The British fatefully decided to focus on the Southern colonies, figuring that there would be more favorable loyalist presence there. (The loyalist presence did not result in tangible support or manpower. Loyalists were estimated at 16% of the total population and 19% of the white population, about 500,000; 80,000 loyalists eventually left for Canada, Britain, and the West Indies.) The plan was (a) to go from the cities into the countryside picking up loyalist miliary resources and (b) not to go to Virigina until the Carolinas were safely under control. The British under Campbell captured Savannah in 1778. (American forces tried to retake Savannah in 1779 but were repulsed.) The British took Augusta and Charleston and inflicted losses on the Americans at the Waxhaws, Camden and elsewhere. A patriot militia defeated a loyalist militia at King’s Mountain October 1780; with neither set of Americans having uniforms, the patriots wore scraps of white paper while the loyalists wore evergreen sprigs.
Then came the Battle of Cowpens 1781, in which the backwoodsman Daniel Morgan and others scored a tactical victory (a feigned retreat followed by cavalry, in the manner of Hannibal at Cannae) over Banastre Tarleton, who was already reviled for killing weaponless Americans after sparing “no quarter.” Many British officers were killed and British troops captured. (Rob had never heard of the “Race to the Dan” River, but thanks to Manley he sees that it’s there in the history books, with the British losing that race and having to retreat to the coast.) The Battle of Guilford Courthouse was another Pyrrhic milestone.
The US war debt was financed by Robert Morris and Haym Solomon. Their experience with a weak Continental Congress convinced the money men, as well as those in George Washington’s camp (including Alexander Hamilton, James Madison and John Jay), to call for a strong national government.
The French fleet under Admiral Rochambeau was ineffective in supporting an attack on Newport, Rhode Island, but regrouped and prepared to take another port city. Washington wanted to avenge his losses in New York, his largest defeat, but the French led him to head towards Yorktown. Separately, the Spanish opportunistically swept from New Orleans to Pensacola, Florida, in 1781.
In South Carolina, Greene’s army suffered defeats at Hobkirk’s Hill, Ninety Six and Eutaw Springs, but in each case the American army escaped without being completely destroyed. Shortly after each of those battles, the British army withdrew toward the coast and the safety of Charleston.
British General Charles Cornwallis decided to head to Virginia without first subduing the Carolinas. Washington landed at Williamsburg and proceeded to outflank Cornwallis all the way to Yorktown, where the American and French troops and the guns of French frigates (which had kept a large relieving British fleet at bay in the Battle of the Capes) pinned him in. The British surrendered (laying down their arms as the band supposedly played “The World Turned Upside Down”). After the battle, Washington invited senior American, French and British officers to dine with him, but notably excluded the infamous Banastre Tarleton. Escaped enslaved workers of Jefferson and Washington were “returned.”

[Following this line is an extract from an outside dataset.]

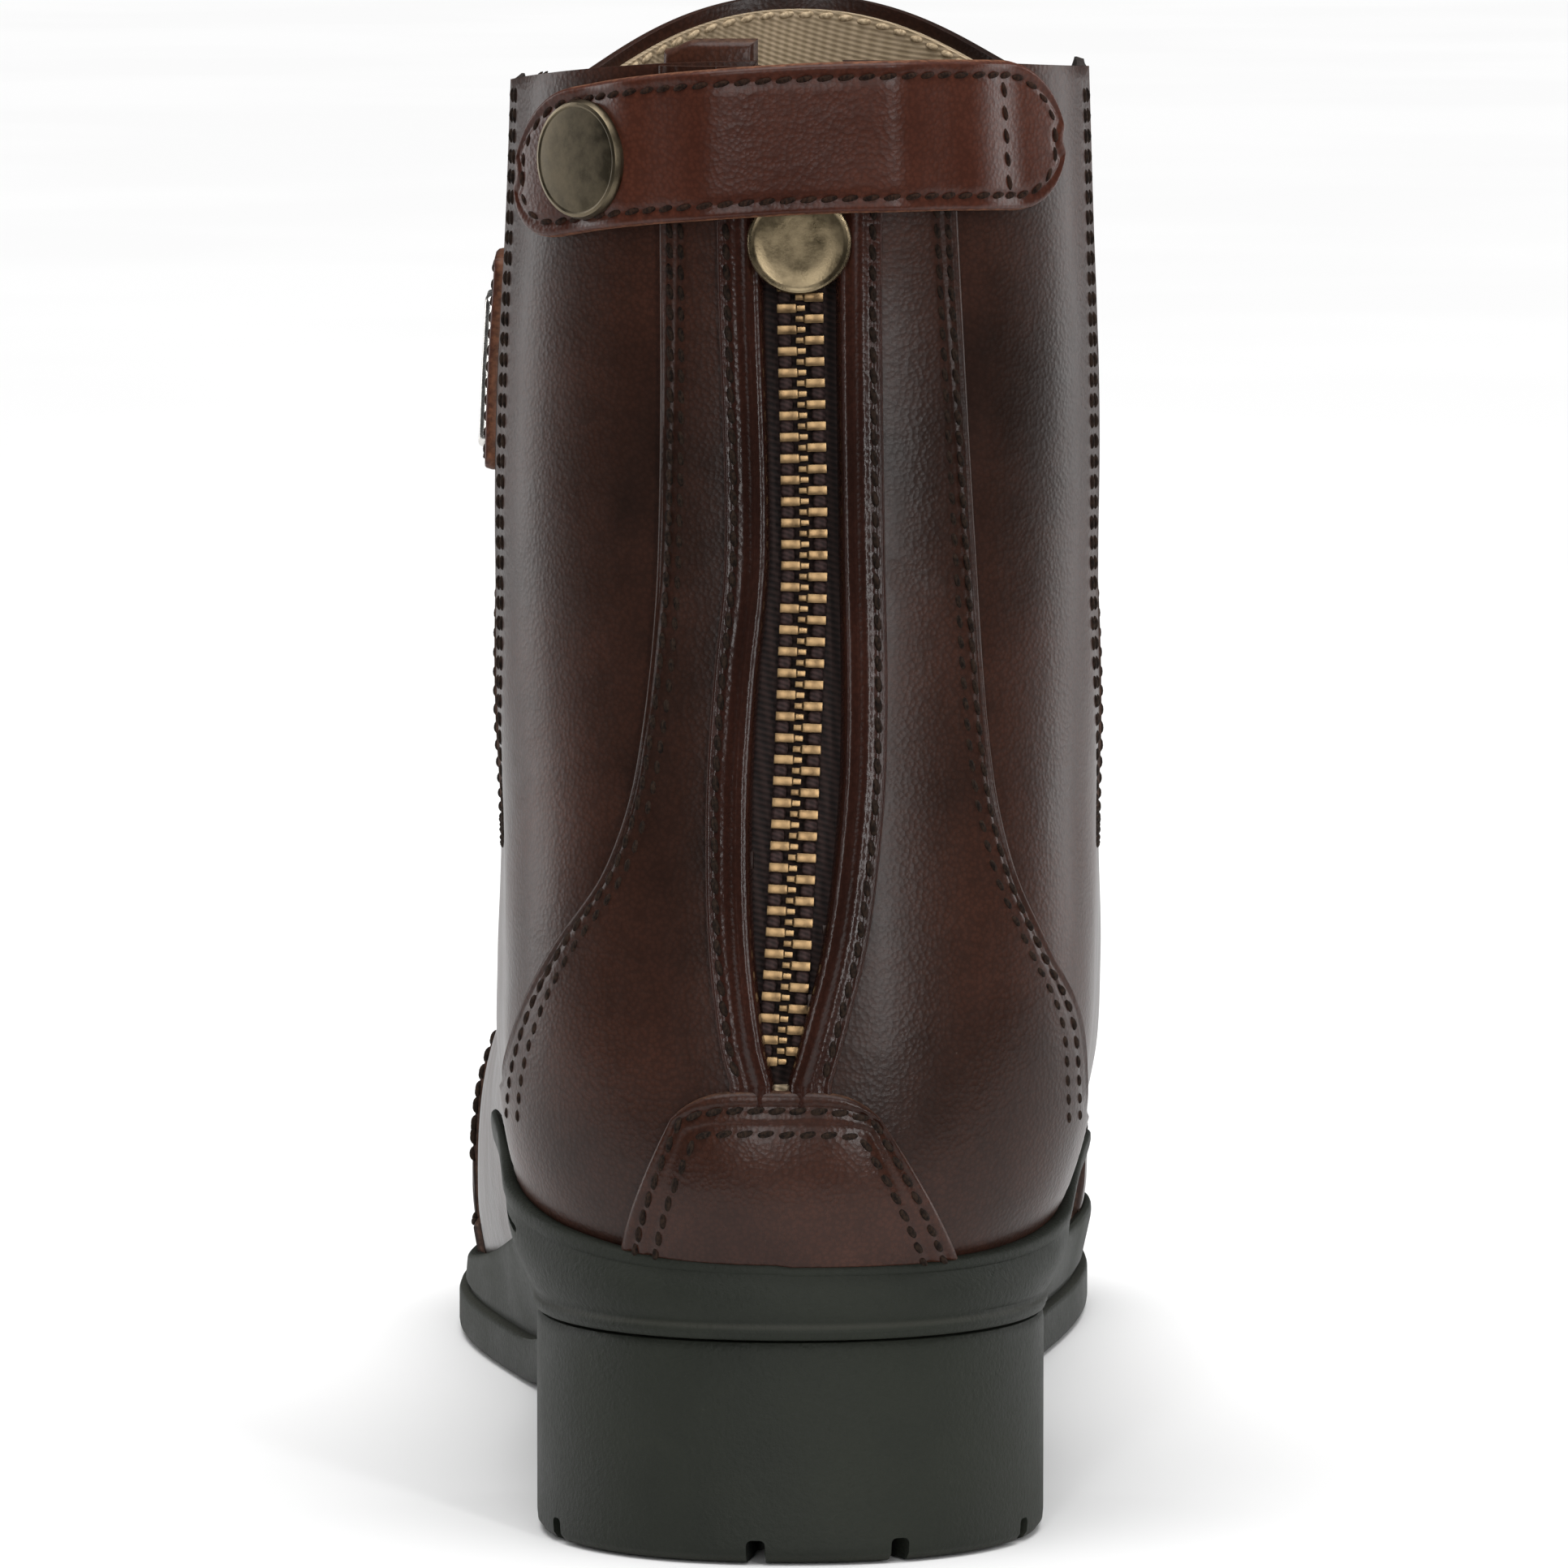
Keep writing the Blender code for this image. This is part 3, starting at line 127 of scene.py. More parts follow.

When Yorktown transpired in October 1781, the British still held New York, Charleston and Savannah! By February 1782 Lord North fell from power. The Treaty of Paris was agreed in November 1782 and formally signed in 1783. It confirmed the colonies as independent “states” (plural), with jurisdiction out to the Mississippi River and an uncertain jurisdiction between them and Canada. The British were supposed to close their manning of frontier forts but didn’t, one of the causes of the ensuing War of 1812.
Chaos ensued after military victory. The Newburgh, New York officers’ back-pay conspiracy dissolved when Washington, fumbling his glasses, made a personal heartfelt appeal. There was a brief Pennsylvania mutiny stampeding Congress out of Philadelphia. Shays’ rebellion of farmers protesting foreclosures rose and then dissipated. Vermont battled against New York and New Hampshire over territory; Ethan Allen even proposed to entreat separately with Britain! And the “State of Franklin” tried to secede from North Carolina.
Thomas Paine wrote in 1783, with evident pride, “The times that tried men’s souls are over.” A Constitutional Convention was held in 1787 to amend the Articles of Confederation; the new Constitution was ratified in 1788. George Washington was inaugurated as President in 1789. The Bill of Rights was ratified by three-fourths of the states in 1791.
There are many other events, causes and consequences. But two old friends discussing the American Revolution have to stop somewhere, if only temporarily to collect their collective breaths.